September 30, 2014 By Brad Greenwood

Nick Berente
Assistant Professor, Dept of Management Information Systems
University of Georgia

Friday, October 17, 2014

10:00am – 11:30am Speakman Hall 200
Seminar Title: Complex Coordination Routines and Open Source Software Development Processes

Abstract

Despite being geographically and temporally distributed, having high-turnover and consisting mainly of volunteer-developers, open source software (OSS) communities can often successfully assemble complex software products. Contemporary theorizing around OSS development suggests that isolated volunteers execute bounded and small development tasks on separate software modules while complex development problems are deferred until they become simple. Overall, according to this account, OSS development processes should be simple. However, the presence of complex OSS products suggests that OSS development processes somehow address complex development problems – problems do not turn from complex to simple out of thin air.
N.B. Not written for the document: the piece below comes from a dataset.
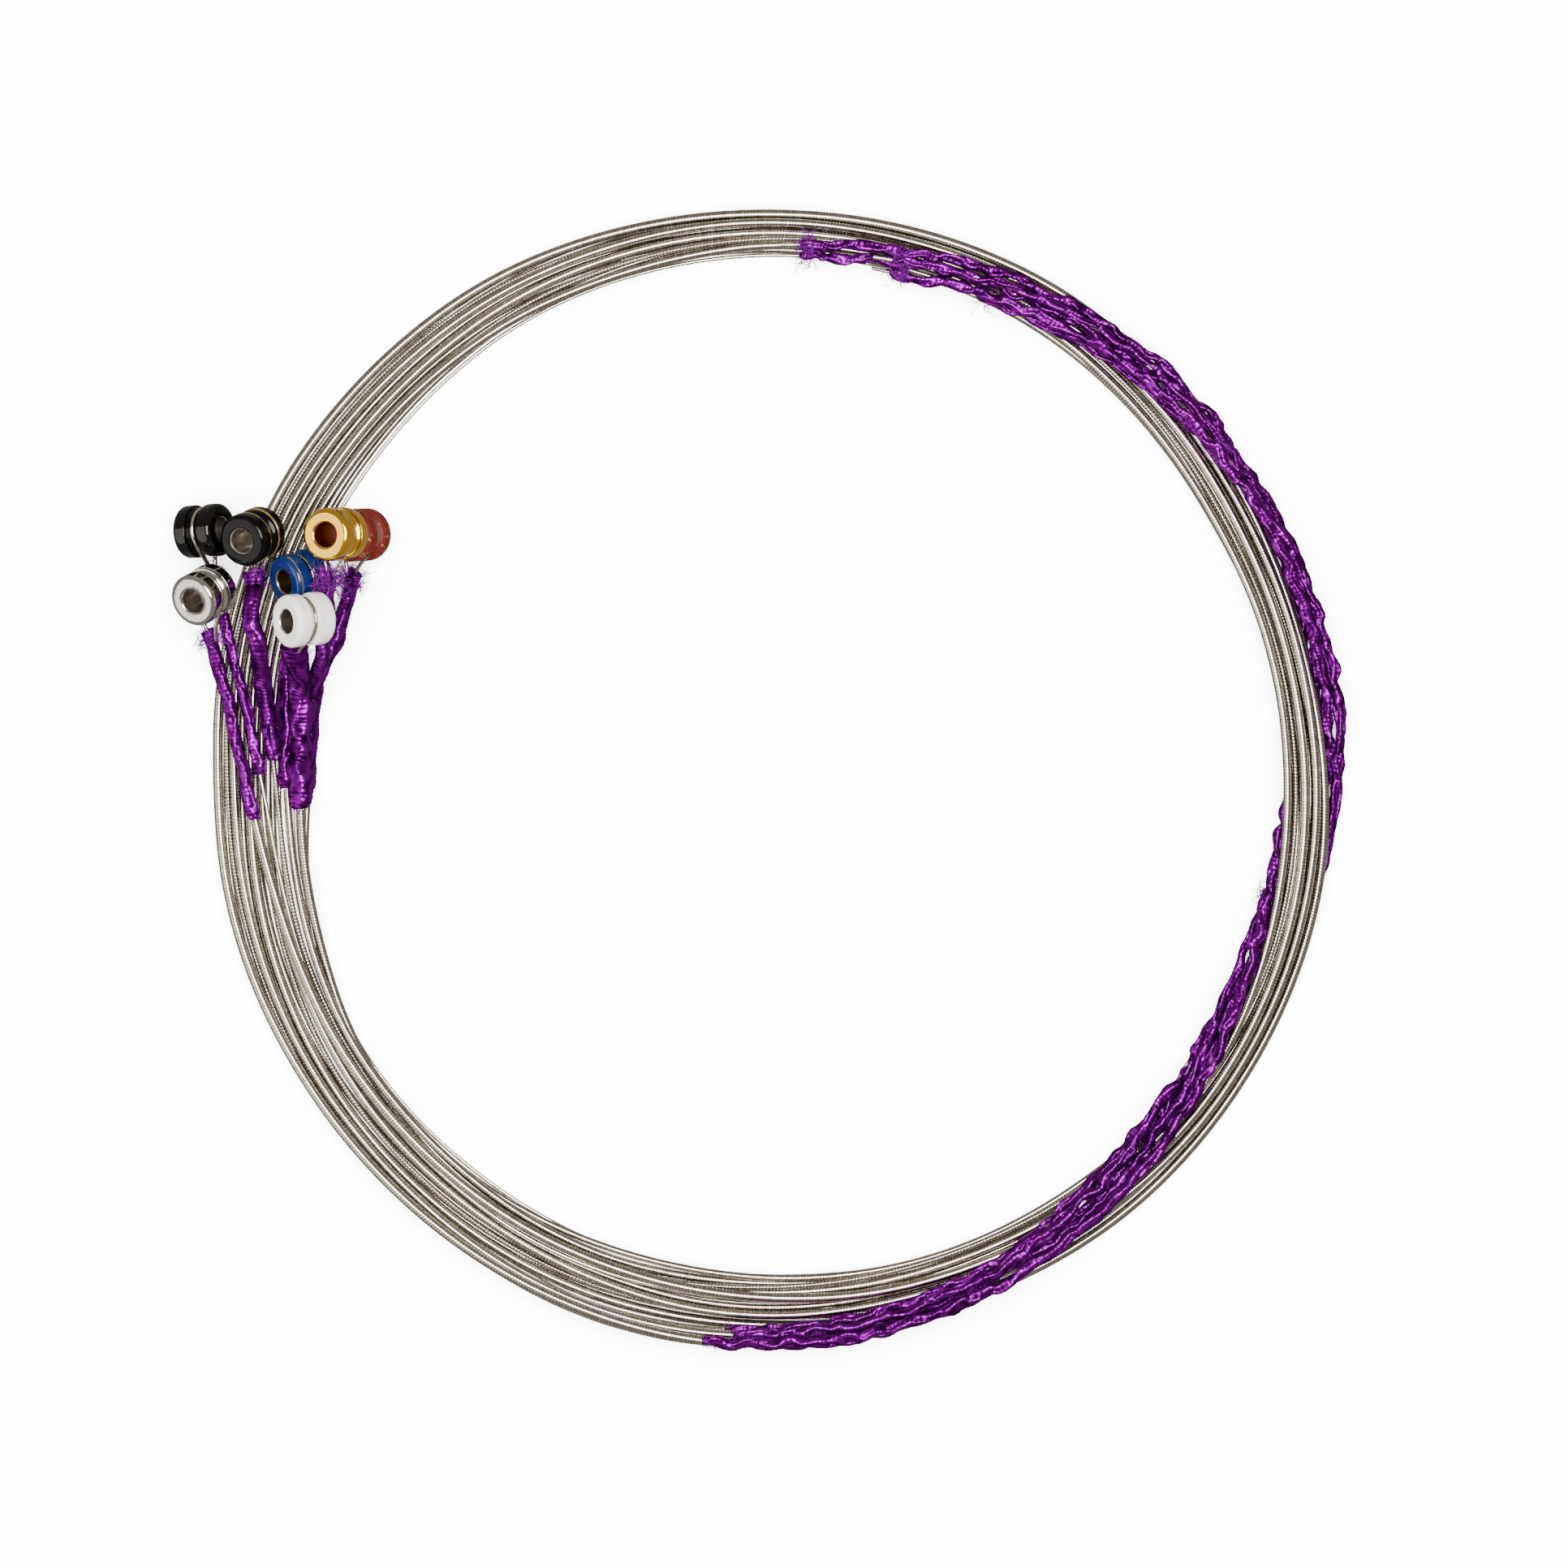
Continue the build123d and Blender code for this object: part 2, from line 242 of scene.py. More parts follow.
def ball_frame(s, target):
    """The ball end's centre, its bore's direction and the direction in which the string leaves."""
    centre = Vector(s.ball)
    bore = Vector(s.facing).normalized()
    lead = target - centre
    leaving = (lead - bore * lead.dot(bore)).normalized()
    return centre, bore, leaving


def loop_points(s, target):
    """Points of the wire from its cut end, round the ball end and back to the twist."""
    centre, bore, leaving = ball_frame(s, target)
    side = bore.cross(leaving)
    radius = GROOVE_FLOOR_RADIUS + s.core / 2 + LOOP_CLEARANCE
    spread = s.core / 2 + TWIST_SPACE
    touch = math.acos(radius / TWIST_REACH)
    part = (2 * math.pi - 2 * touch) / LOOP_SIDES
    corner = radius / math.cos(part / 2)
    angles = [touch + part * (n + 0.5) for n in range(LOOP_SIDES)]
    circle = [centre + leaving * corner * math.cos(a) + side * corner * math.sin(a) for a in angles]
    cut_end = centre + leaving * (TWIST_REACH + TWIST_LENGTH) + side * spread
    twist_out = centre + leaving * TWIST_REACH + side * spread
    twist_back = centre + leaving * TWIST_REACH - side * spread
    return [cut_end, twist_out, *circle, twist_back]


def coil_points(s, angles, radii, heights):
    """Points of the coiled part. They lie outside the line, which cuts their corners."""
    points = []
    for angle, radius, height in zip(angles, radii, heights):
        if FIRST_STATION < angle <= s.end:
            reach = radius / math.cos(math.radians(STEP / 2))
            turn = math.radians(angle)
            points.append(Vector((reach * math.cos(turn), reach * math.sin(turn), height)))
    return points


# ---------------------------------------------------------------- Lines and tubes


def place(points):
    """Millimetres from the middle of the ring, to metres in the row frame."""
    shift = np.array([*RING_CENTRE, 0])
    return [Vector((np.array(p) + shift) * MM) for p in points]


def nurbs(curve, points):
    """A quadratic spline, tangent to each run between its points. Its bevel is in millimetres."""
    spline = curve.splines.new("NURBS")
    spline.points.add(len(points) - 1)
    for target, point in zip(spline.points, points):
        target.co = (*point, 1)
        target.radius = MM
    spline.order_u = 3
    spline.use_endpoint_u = True
    return spline


def line_of(points, samples):
    """Points along the spline, close together."""
    curve = bpy.data.curves.new("line", "CURVE")
    curve.dimensions = "3D"
    curve.resolution_u = samples
    nurbs(curve, points)
    holder = bpy.data.objects.new("line", curve)
    mesh = bpy.data.meshes.new_from_object(holder)
    line = np.array([v.co for v in mesh.vertices])
    bpy.data.objects.remove(holder)
    bpy.data.meshes.remove(mesh)
    bpy.data.curves.remove(curve)
    return line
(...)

This suggests that OSS development processes are likely to vary substantively in that they need to be concerned with both simple and complex tasks. In this paper we reconcile this paradox and empirically explore how OSS processes are carried out when facing relatively complex development problems. We conduct an exploratory mixed-method study of OSS processes and their compositions within a successful mid-size OSS project – Rubinius. We analyze how the project’s development tasks are coordinated based on varying types of tasks related to solving problems. We use computational sequence analysis techniques to describe the level of observed routine variety (i.e. variety of activities and their ordering) using digital trace data from Github. We detect four clusters of routines in Rubinius in terms of their degree of variety: 1) triaging problems, 2) transferring information, 3) technical inquiry, and 4) solving simple problems. Using qualitative inquiry, we observe that each routine cluster serves distinct information processing functions such as evaluating, shifting, understanding, and accommodating the complexity of development problems. From this exploratory analysis we theorize on the relationship between routine variety and efficiency of successful routines. We conclude with a process model of coordination routines capable of generating the requisite variety necessary to attack complex development problems.